An attempt to give the church credit for the mobilisation of 30,000 anti-fascists in Leeds in 1936 is an insult to the communists and socialists who fought the fascists, writes SAM KIRK

IT has long been recognised that Shakespeare’s play, The Merchant of Venice, has anti-semitic tropes and has been problematic in a world where this is abhorrent.

This new version is set in 1936 at a time when Oswald Mosley was trying to build The British Union of Fascists (BUF) along the same lines as Hitler and Mussolini.

By setting the play in these times, the role of Shylock is based on writer and actor Tracy-Ann Oberman’s grandmother who fought against Mosley at the Battle of Cable Steet.

Over 100,000 anti-fascists from the Jewish community, Irish Catholics and other sections of the working class from the East End of London came together to defeat Mosley and prevent his Blackshirts from marching through the Jewish areas.

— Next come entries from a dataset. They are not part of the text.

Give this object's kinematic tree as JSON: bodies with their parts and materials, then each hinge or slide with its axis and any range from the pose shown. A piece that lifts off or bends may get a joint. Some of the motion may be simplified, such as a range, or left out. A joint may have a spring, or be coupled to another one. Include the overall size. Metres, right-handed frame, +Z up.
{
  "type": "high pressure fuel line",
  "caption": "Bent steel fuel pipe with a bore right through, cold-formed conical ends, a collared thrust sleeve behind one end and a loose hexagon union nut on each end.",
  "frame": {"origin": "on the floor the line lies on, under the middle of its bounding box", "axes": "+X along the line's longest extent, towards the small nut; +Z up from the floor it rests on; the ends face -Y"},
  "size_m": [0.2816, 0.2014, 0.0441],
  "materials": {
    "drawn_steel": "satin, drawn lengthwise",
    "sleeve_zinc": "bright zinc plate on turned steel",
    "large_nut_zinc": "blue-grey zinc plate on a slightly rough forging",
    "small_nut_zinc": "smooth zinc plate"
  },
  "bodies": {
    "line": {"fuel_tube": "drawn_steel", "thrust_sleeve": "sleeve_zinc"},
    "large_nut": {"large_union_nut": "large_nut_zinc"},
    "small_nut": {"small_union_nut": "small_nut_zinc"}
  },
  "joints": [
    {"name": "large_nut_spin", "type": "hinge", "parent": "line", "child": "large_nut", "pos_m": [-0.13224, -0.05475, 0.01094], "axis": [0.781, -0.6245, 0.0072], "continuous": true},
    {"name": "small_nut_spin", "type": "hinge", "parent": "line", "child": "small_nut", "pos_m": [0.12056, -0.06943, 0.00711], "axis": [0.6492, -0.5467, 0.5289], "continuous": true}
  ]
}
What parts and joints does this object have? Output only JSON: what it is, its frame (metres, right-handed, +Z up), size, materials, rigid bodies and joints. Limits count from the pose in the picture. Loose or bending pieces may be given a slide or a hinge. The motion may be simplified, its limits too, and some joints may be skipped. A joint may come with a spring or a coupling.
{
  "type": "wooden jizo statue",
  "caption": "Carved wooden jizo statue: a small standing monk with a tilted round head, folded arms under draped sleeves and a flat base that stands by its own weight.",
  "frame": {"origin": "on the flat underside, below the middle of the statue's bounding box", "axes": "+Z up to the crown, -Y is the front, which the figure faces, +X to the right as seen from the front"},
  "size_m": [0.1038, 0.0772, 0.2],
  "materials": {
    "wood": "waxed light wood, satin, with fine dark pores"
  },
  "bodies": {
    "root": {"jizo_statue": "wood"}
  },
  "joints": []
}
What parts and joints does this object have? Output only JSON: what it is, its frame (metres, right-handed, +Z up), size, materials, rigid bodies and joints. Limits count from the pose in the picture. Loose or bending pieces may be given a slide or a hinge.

A week before, Mosley had attempted to do a similar thing in Leeds. The Blackshirts were prevented from marching to the Jewish area of Leeds, the Leylands, but did march to Holbeck Moor. There, a thousand of Mosley’s uniformed thugs were greeted by 30,000 anti-fascists.

In a discussion after the performance of the much-acclaimed Merchant of Venice 1936 in Leeds last week former, Labour MP John Mann attempted to rewrite history.

Baron Mann sits in the House of Lords and had family that lived in Holbeck at the time.

Instead of praising those, namely the Communist Party, who, supported by the Independent Labour Party, were licenced to hold a demonstration that organised the 30,000, he cited the churches instead.

There were Socialist Sunday Schools at the time that taught non-religious socialist education and sang socialist songs such as the Red Flag and also the Internationale.

Mann claimed that the Young Communist League had gone to Spain in January 1936 so didn’t organise against Mosley.

A simple check would have told him that the volunteers for the International Brigade from Leeds went to Spain to fight fascism after Holbeck Moor and Cable Street.

Phil Ellis, a Jewish member of the CP who opposed Mosley on Holbeck Moor, was one of the first from Leeds to arrive in Spain — he went in December 1936.

Mann went on to say that it was sports clubs as well that sent people — but forgot to mention that it was the Young Communist League that organised many of those sports clubs.

Any attempt to de-politicise the organisation of such a large number of anti-fascists, a week before Cable Street, does not help us learn.

Mann may disagree with their politics but he can’t erase them from their role. At a time when far-right parties are growing in Europe and trying to grow in Britain, we need to learn how fascist organisations were stopped from being built here and elsewhere.

It is an insult to those who fought against fascism here and in Spain to deny the role that communists played in the 1930s.

Stand Up To Racism will campaign against those like Tommy Robinson, Trump and Farage who seek to divide our communities and enable far-right organisations.

Sam Kirk is an activist with Leeds Stand Up To Racism.

The Merchant of Venice 1936 was performed at the Leeds Playhouse from February 18-22.